Special Report

Results-driven beauty blogging: No7’s most powerful influencer campaign yet

Results-driven beauty blogging: No7’s most powerful influencer campaign yet

It’s natural to be sceptical of beauty product placements. How do we know it actually works - and how much is Photoshop with a strong dose of Valencia filter?

No7 is going a step beyond product placement - driving sales with its newest and largest campaign that focuses on real results.

In doing so, the brand is creating a holy buzz surrounding its new ‘glow-activating’ serum on social media. The secret sauce here, of course, is a strong fistful of influencers.

Who's involved?

Skincare and makeup brand No7 has pulled out all the stops to promote its new product - Early Defence Glow Activating Serum. It’s kicked off its largest influencer marketing campaign yet, using a range of high profile influencers, paid social and programmatic advertising (more on this later) to show tangible product results.

Influencers involved in the campaign include husband-and-wife designer duo Mr. Kate, actress Meghan Rienks, and beauty vlogger Irish Beilin. The three influencers boast over a whopping 2.2m combined followers on Instagram alone.

Purpose of campaign

This is a brilliant example of results-led marketing that’s creating a massive hype. Influencers show off their bare faces, beaming with success stories from their #Glowin7 week-long skincare challenge.

The brief was this: Use the activating serum every day for seven days and share the honest results with followers on Instagram posts and short testimonials on YouTube. Of course, there’s a big focus on sales - encouraging followers to buy the product and give the challenge a go themselves.

No7’s senior brand director Hillary Hutcheson told Digiday UK that the company was “specifically looking for people who embodied the millennial mindset” and the influencers in question “fit the bill”. The tangible results and power of influencers generate brand awareness and long-lasting loyalty - but they also drive sales with direct links to the product in influencer bios.


No7 used influencer matchmakers Octoly and marketing software Tribe Dynamics to streamline the best people to connect to its millennial target market. The latter is becoming an increasing trend in the world of advertising: programmatic advertising is basically automated digital ad buying.

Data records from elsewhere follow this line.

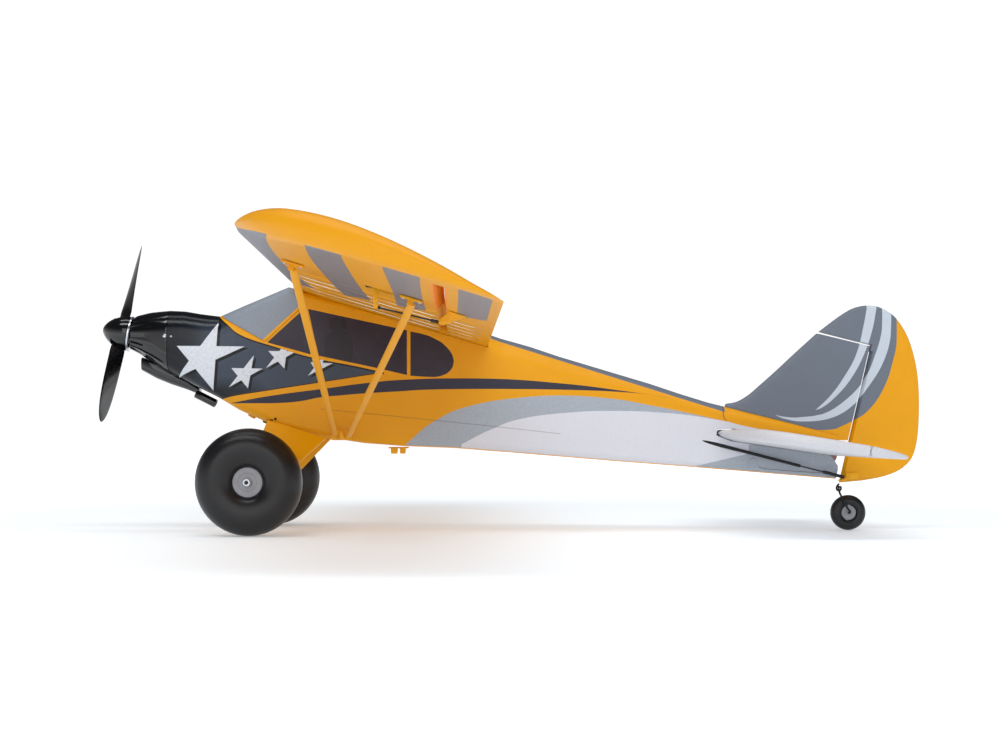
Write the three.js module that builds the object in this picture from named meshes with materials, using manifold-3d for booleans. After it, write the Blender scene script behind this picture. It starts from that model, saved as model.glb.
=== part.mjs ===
// Radio-controlled foam high-wing trainer ("bush plane" layout), 1.3 m span.
// Frame: millimetres, +X aft, +Y starboard, +Z up, wheels on Z = 0,
// origin under the middle of the bounding box.  Port is -Y.
import * as THREE from 'three';
import { mergeVertices } from 'three/addons/utils/BufferGeometryUtils.js';
import Module from 'manifold-3d';

const wasm = await Module();
wasm.setup();

// ------------------------------------------------------------ driving sizes
const GAP = 0.35;                 // air between two touching pieces
// wing
const SEMI_SPAN = 650;
const WING_LE = new THREE.Vector3(-238, 0, 263.5);
const WING_TE = new THREE.Vector3(-26, 0, 200.7);
const TIP_START = 500, TIP_LE_END = 518, TIP_CREST = 0.75, TIP_TE = 622;
const TIP_EDGE_R = 13;
const HINGE_X = -73.5;            // aileron hinge line
const AILERON_IN = 349, AILERON_OUT = 616;
const UPPER = [[0, 3.5], [1.25, 5.45], [2.5, 6.5], [5, 7.9], [10, 9.6], [20, 11.36], [30, 11.7], [40, 11.4], [50, 10.52], [60, 9.15], [70, 7.35], [80, 5.22], [90, 2.9], [100, 1.25]];
const LOWER = [[0, 3.5], [1.25, 1.93], [2.5, 1.47], [5, 0.93], [10, 0.42], [20, 0.03], [30, 0], [100, 0]];
// fuselage: top line, bottom line, half width, corner radii along X
const TOP = [[-420, 234.5], [-414, 237], [-400, 240], [-389, 241], [-373, 242], [-357, 241], [-340, 238], [-318, 235], [-242, 266], [-20, 214], [21, 202.6], [54, 191.6], [87, 181.8], [120, 171.9], [153, 162.1], [186, 151.1], [218, 141.2], [237, 136.5], [300, 121.5], [361.5, 106.6]];
const BOTTOM = [[-420, 201], [-414, 198.6], [-405, 194], [-378, 175.4], [-351, 162], [-320, 146.7], [-296, 132.5], [-269, 120.4], [-249, 110.6], [-201, 101.3], [-181, 99.6], [-160, 96.3], [-116, 93], [-61, 90.9], [-12, 87], [54, 81.5], [120, 76], [186, 71], [251, 65.7], [317, 60.2], [361.5, 56.6]];
const HALF_W = [[-420, 19], [-414, 22], [-400, 28.5], [-374, 34], [-340, 37], [-300, 38], [-150, 38], [-60, 36], [0, 33], [100, 25], [200, 17.5], [300, 10.5], [361.5, 6.8]];
const R_BOTTOM = [[-420, 18.5], [-400, 22], [-374, 22], [-340, 15], [-300, 10], [-60, 9], [100, 8], [300, 5], [361.5, 3.5]];
const R_TOP = [[-420, 18.5], [-400, 24], [-374, 26], [-330, 24], [-290, 14], [-242, 9], [-30, 10], [-10, 27], [100, 22], [200, 16], [300, 9.8], [361.5, 6.3]];
const COWL_X = -374, TAIL_X = 361.5;
// thrust line
const HUB = new THREE.Vector3(-430, 0, 218.5);
const THRUST_UP = 10 * Math.PI / 180;
const PROP_R = 104, PROP_PITCH = 165, PROP_CLOCK = 15 * Math.PI / 180;
// undercarriage
const WHEEL = new THREE.Vector3(-275.5, 112, 56), TYRE_R = 56, TYRE_CREST_R = 36.5, TYRE_HALF_W = 20.5, RIM_R = 15.8;
const GEAR_WIRE_R = 1.75;
const TAIL_WHEEL = new THREE.Vector3(374, 0, 19.4), TAIL_TYRE_R = 19.4, TAIL_RIM_R = 8;
// tail
const FIN_HALF_T = 5.5;
const RUDDER_BASE = new THREE.Vector3(363.0, 0, 52.4), RUDDER_TOP = new THREE.Vector3(398.3, 0, 203.8);
const ELEV_X = 348, ELEV_Z = 89;
const TAIL_SLOPE = 0.155;

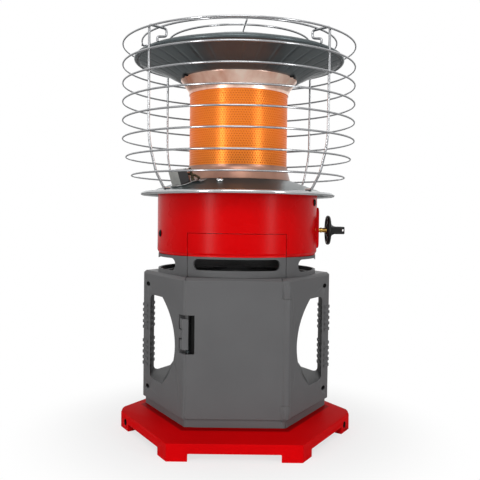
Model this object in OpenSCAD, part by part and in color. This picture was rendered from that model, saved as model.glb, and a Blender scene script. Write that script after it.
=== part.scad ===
// Portable propane heater: a hexagonal housing for one small gas cylinder, with a round
// control drum, a radiant burner, a reflector and a wire guard.
// Millimetres. Origin on the burner axis at floor level, +Z up, the door faces -Y.

/* [Base] */
// Circumradius of the hexagonal base, flats facing front and back
base_r = 153.4; // [148:0.2:165]
// Half width across the clipped left and right tips
base_tip_x = 147.7; // [143:0.2:149]
// Height of the feet below the side faces
foot_h = 8.9; // [6:0.1:14]
// Reach of each front and rear foot from its corner
foot_reach = 24; // [16:0.5:32]
// Reach of the left and right feet from the unclipped tip
tip_foot_reach = 36; // [30:0.5:44]
// Height of the upright side faces
base_side_h = 11.5; // [9:0.1:18]
// Rise of the sloping top
base_rise = 7.6; // [5:0.1:9]
// Height of the plinth that carries the housing
plinth_h = 1.5; // [1:0.1:4]
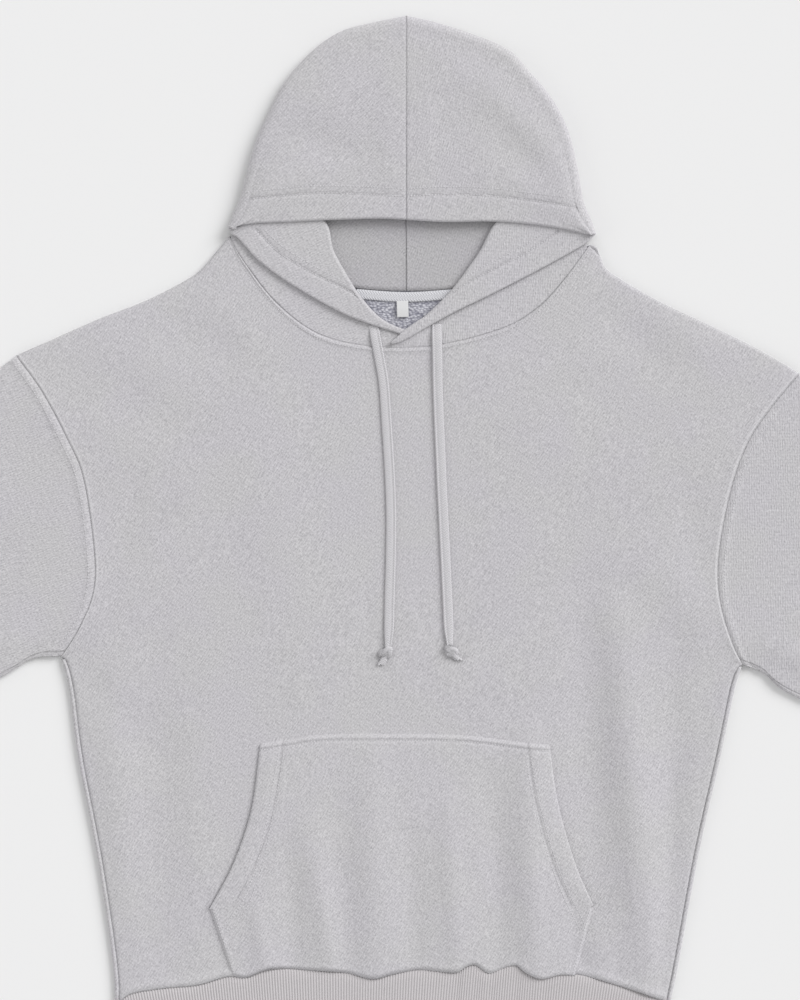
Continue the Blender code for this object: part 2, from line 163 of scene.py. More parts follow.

It promises to make ad buying cheaper and more efficient compared to the traditional process, saving humans from the more time-consuming tasks involved. For the launch of the serum, No7 engaged over 500 influencers with hundreds of product mailings.

Long-term partnerships with influencers are an important focus for the brand, which has previously worked with Mr. Kate and hopes to carry on with the other influencers. This is not a quick marketing fix: Iris Beilin spent three weeks in total on the campaign, including planning and the challenge itself.


Halfway through the challenge, Meghan Rienks’ skin was glowing so much she ditched the makeup. Her followers swooned at the results. Mr Kate had clearer pores, softer skin and seems positively radiant in her diary-style video.

There’s no doubt the influencers whittled down for this campaign did a stellar job of engaging their target audience and generating sales for No7 - whether through encouraging beauty bloggers to dive into the seven-day challenge or millennials desperate for that glow. To generate a bigger buzz around the product, No7 arranged an exclusive VIP event for the launch.

Hosted by Stephanie Mark of Coveteur, the LA-located party roped in 150 fashion, beauty and lifestyle influencers, with a feature on the Coveteur site for extra exposure.

Mrkate's video style diary on their instagram


Campaigns don’t get more solid than this. Meghan Rienks’ partnership announcement on Instagram had almost 52,000 likes. Mr Kate’s had over 32,000. Of course, No7 will be monitoring the data - tracking engagement rates, impressions, and site click-throughs from influencer posts.

One of the interesting factors here is the use of influencers who aren’t straight-up ‘beauty bloggers’. In a world drowning in brand and blogger collaborations, it can be exhausting trying to spot the difference between what’s real and what isn’t.

No7 were thorough with its brief - that the product had to be used for seven days, every day, with an honest account of the results to drive genuine interest. Championing longer-term influencer partnerships also creates a richer authenticity to the endorsements, driving steady sales that last.

It’s tricky to find a beauty blogger account that doesn’t look the same as the rest of them these days - so using actresses and designers in this campaign gives millennials the diversity they crave.